Need to remember that no matter how well I do or how badly I fall. I’ll end up somewhere, perhaps with a bruised ego (sometimes it’s the expectations that kill the most, and yet the expectations are what matter the least), but I’ll be where God wants me to be.
I still remember how in sec 4 awaiting results I kept telling myself/God, “your will, not mine”. I remember writing a lot at that time, about accepting whatever results I get, and trusting God with my future. Little did I know that those results hardly mattered in my life.

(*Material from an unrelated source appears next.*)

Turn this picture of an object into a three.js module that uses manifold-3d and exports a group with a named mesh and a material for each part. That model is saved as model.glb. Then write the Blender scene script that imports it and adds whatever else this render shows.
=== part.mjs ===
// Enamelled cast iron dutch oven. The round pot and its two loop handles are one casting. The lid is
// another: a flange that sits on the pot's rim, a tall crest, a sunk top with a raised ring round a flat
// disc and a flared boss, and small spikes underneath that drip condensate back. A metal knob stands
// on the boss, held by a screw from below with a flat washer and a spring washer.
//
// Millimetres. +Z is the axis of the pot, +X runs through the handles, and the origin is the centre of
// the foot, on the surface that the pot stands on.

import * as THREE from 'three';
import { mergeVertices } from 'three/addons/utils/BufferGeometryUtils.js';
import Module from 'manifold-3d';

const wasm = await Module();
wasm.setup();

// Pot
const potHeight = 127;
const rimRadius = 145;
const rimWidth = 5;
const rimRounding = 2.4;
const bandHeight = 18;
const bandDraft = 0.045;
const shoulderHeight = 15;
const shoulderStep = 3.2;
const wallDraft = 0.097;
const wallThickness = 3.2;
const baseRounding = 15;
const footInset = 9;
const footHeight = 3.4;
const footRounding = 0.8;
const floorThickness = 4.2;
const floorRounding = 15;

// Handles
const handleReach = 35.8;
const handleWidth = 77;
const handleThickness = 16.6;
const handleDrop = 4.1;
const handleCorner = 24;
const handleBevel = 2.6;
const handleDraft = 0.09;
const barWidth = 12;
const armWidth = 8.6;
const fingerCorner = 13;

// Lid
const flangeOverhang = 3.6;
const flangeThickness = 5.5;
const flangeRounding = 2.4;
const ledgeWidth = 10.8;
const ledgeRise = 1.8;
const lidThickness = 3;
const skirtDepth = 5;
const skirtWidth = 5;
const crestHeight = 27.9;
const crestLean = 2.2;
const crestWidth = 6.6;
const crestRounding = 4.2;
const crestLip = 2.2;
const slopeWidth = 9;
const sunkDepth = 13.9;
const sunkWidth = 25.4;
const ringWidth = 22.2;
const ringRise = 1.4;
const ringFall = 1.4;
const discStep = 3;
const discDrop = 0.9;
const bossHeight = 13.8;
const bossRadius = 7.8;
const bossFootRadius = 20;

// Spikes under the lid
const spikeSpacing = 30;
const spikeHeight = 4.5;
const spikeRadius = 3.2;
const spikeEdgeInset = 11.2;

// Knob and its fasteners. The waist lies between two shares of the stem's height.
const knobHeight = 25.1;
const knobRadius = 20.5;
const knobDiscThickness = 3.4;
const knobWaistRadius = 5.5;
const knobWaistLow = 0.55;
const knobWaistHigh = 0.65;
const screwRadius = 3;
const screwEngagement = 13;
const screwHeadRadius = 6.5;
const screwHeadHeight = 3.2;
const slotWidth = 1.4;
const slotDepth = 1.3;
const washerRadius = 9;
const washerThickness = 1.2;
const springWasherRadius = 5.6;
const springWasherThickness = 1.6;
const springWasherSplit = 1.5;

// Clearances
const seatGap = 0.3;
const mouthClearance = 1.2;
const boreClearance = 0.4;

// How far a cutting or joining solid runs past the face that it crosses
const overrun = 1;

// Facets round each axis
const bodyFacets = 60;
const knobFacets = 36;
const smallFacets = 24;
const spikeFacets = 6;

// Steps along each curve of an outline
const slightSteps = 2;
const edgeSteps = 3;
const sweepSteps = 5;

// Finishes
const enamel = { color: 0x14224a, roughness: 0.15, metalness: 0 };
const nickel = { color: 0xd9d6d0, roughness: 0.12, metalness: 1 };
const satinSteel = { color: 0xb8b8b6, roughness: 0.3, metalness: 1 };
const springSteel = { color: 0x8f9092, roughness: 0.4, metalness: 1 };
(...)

I guess the real reason why I’m fretting now is not even cus of the actual result. It’s because I know I didn’t put in my all. It’s not like Os where I was so afraid of disappointment, and didn’t take anything for granted, that I strived so hard. I guess pride got into the way - the knowledge that I haven’t been doing too badly and it prob wouldn’t be too hard to get my As. That was wrong. That’s like me in primary 6, when I thought I’d do way better than 267.
Still, from habakkuk 3:17-18,
Though the fig tree should not blossom/ nor fruit be on the vines/ the produce of the olive fail/ and the fields yield no food/ the flock be cut off from the fold/ and there be no herd in the stalls/ and yet I will rejoice in the LORD; I will take joy in the LORD of my salvation.